It was just two months after the Rio Olympic Games that Nike’s chief design officer John Hoke and his team got to work. They had less than four years to figure out a plan for Tokyo 2020. It would be Hoke’s 8th Olympic Games working at Nike, so he knew how important the biggest global sports competition was to the biggest global shoe brand.
The vision his team assembled didn’t disappoint. In February 2020, Nike launched its Olympic statement: The Space Hippie line, a radical, rough, and unpolished shoe collection that was pieced together from cutting-room floor scraps and old, ground-up sneakers. Nike, known for blinding colorways (remember the 2012 Volt-colored shoes donned by the women’s gymnastics team?), released the Space Hippie in “lint” color to save on dye. White track suits, cut with highly efficient patterns, to save on waste, were going to complement the Space Hippies on the podium.
Nike dubbed the restrained look “rawthentic.” Space Hippies sold out of their first run. And then?
Tokyo 2020 was postponed. The footwear designs, which would be 18 months old by the time the Games began, would no longer appear as cutting edge. They were simply too old to make the same splash.
“Did it suck? Yeah, it did,” says Hoke of the Olympic delay. “We knew it was the right [decision]; we were just heartbroken to be in this position.”

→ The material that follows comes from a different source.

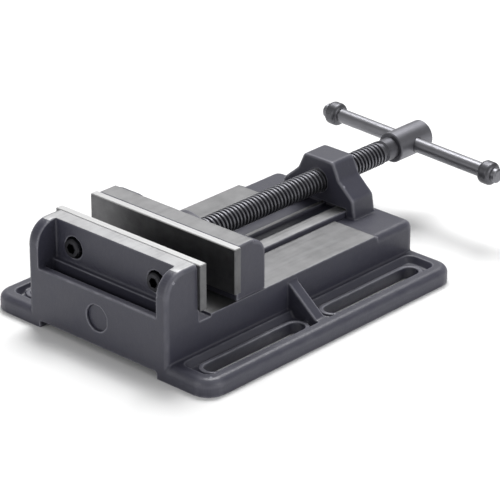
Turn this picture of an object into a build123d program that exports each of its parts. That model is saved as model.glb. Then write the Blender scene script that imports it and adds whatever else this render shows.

Still, Hoke had to rally his team. “I used the analogy . . . sports teaches us many lessons and those are transferable into design . . . when you get knocked down, you have a challenge or difficulty, really great teams rally,” he says. “We can learn from these dramatic times, and turn that learning into a set of studies that get us completely new things.”
So the design team went back to the drawing board, refining its Olympic work. Some of that was the same sort of year-to-year functional improvement we’ve come to expect from companies like Nike. But over those 18 months, Nike also evolved the visual impact of its products at the Olympics.

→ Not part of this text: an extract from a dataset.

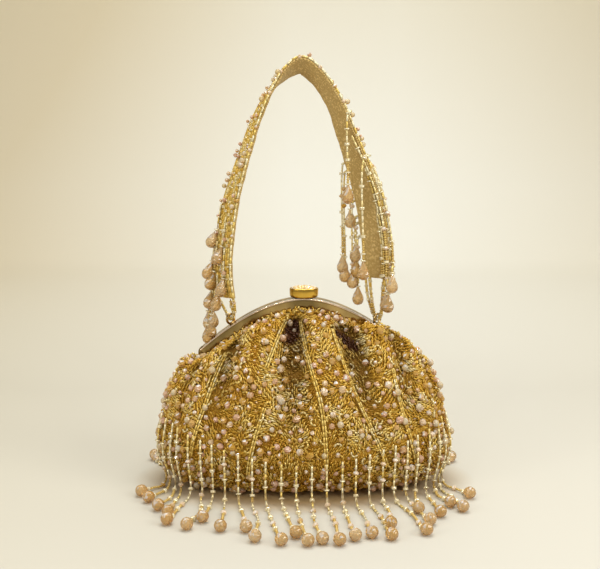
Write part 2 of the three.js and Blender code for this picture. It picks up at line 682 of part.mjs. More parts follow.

As a design language, rawthentic was out. Rawdacious was in. And now, the value of accessibility would get to share the podium with sustainability.

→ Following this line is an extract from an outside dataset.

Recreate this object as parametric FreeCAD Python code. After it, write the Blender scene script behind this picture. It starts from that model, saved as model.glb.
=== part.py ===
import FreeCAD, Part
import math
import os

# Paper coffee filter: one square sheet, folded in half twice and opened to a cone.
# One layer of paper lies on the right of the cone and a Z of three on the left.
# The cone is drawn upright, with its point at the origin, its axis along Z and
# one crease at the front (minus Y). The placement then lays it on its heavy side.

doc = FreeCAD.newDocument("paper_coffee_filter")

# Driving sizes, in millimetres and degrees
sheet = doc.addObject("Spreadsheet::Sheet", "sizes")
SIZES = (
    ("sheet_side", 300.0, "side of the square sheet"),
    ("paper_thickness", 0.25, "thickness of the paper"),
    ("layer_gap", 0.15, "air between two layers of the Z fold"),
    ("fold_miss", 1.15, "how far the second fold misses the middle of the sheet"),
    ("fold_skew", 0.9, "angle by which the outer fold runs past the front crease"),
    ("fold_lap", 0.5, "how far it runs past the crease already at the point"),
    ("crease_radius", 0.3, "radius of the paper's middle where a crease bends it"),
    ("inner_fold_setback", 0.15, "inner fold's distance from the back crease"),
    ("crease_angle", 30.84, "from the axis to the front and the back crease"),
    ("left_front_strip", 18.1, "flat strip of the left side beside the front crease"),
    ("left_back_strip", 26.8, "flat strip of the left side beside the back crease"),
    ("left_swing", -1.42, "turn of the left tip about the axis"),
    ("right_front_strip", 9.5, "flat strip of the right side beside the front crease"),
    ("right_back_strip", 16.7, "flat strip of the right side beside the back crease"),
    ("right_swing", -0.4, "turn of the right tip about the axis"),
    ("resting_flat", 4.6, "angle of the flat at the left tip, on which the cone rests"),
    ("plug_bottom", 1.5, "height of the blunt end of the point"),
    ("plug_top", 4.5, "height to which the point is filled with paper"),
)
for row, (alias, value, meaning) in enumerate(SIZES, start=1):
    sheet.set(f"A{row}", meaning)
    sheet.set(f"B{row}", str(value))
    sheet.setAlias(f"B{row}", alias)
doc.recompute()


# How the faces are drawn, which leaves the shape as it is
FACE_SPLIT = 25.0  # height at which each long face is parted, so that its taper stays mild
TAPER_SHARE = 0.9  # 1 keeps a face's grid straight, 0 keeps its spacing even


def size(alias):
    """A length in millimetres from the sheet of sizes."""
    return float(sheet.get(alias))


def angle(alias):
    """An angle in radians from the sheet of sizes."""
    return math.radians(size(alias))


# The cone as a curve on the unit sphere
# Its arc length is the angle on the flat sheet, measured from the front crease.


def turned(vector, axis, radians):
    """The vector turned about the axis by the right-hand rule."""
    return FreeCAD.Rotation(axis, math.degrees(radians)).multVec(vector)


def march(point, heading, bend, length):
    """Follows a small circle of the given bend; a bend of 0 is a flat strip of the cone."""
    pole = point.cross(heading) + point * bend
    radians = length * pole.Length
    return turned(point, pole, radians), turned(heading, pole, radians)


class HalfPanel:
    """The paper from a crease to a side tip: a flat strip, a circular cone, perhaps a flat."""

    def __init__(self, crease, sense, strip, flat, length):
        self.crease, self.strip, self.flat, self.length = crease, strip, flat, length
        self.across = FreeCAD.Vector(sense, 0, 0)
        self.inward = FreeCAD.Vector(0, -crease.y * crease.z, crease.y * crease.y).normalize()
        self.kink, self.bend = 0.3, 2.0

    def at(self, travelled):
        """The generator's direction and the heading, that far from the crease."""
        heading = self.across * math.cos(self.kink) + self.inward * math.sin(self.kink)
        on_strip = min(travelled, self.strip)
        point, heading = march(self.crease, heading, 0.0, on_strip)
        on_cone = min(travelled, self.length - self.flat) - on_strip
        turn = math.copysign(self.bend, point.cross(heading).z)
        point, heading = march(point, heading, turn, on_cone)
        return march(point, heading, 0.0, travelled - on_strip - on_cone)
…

If rawthentic was about celebrating materials for what they were, rawdacious is about taking a highlighter to the Nike line, and blasting little bits of color in strategic spots only (still saving on dye). Meanwhile, the iconic Nike swoosh takes a back seat, rendered only in black thread. “Rawdacious takes a fluorescent pop and focuses the eye on the innovation platform,” says Hoke. “We’re trying to get the eye to see this is the innovation that’s helping athletes meet and exceed their ambitions.”
For instance, the Nike Air Zoom Pegasus 38 is a running shoe with an extra-wide toe box and extra cushioning up front. So the shoe features a highlighter line just in the front under your toes. Meanwhile, the Nike Air Zoom G.T. Run stacks two Nike Zoom Air units for extra cushioning. The white shoe highlights these cushions with a zigzag gradient of orange to pink from your toe to the heel.
And the most future forward of the shoes, the Nike Air Zoom Alphafly NEXT% marathoner, mixes both of these approaches, while adding a fluorescent-green pair of air bubbles and pink and crimson lines calling out the full-foot carbon plate hiding inside.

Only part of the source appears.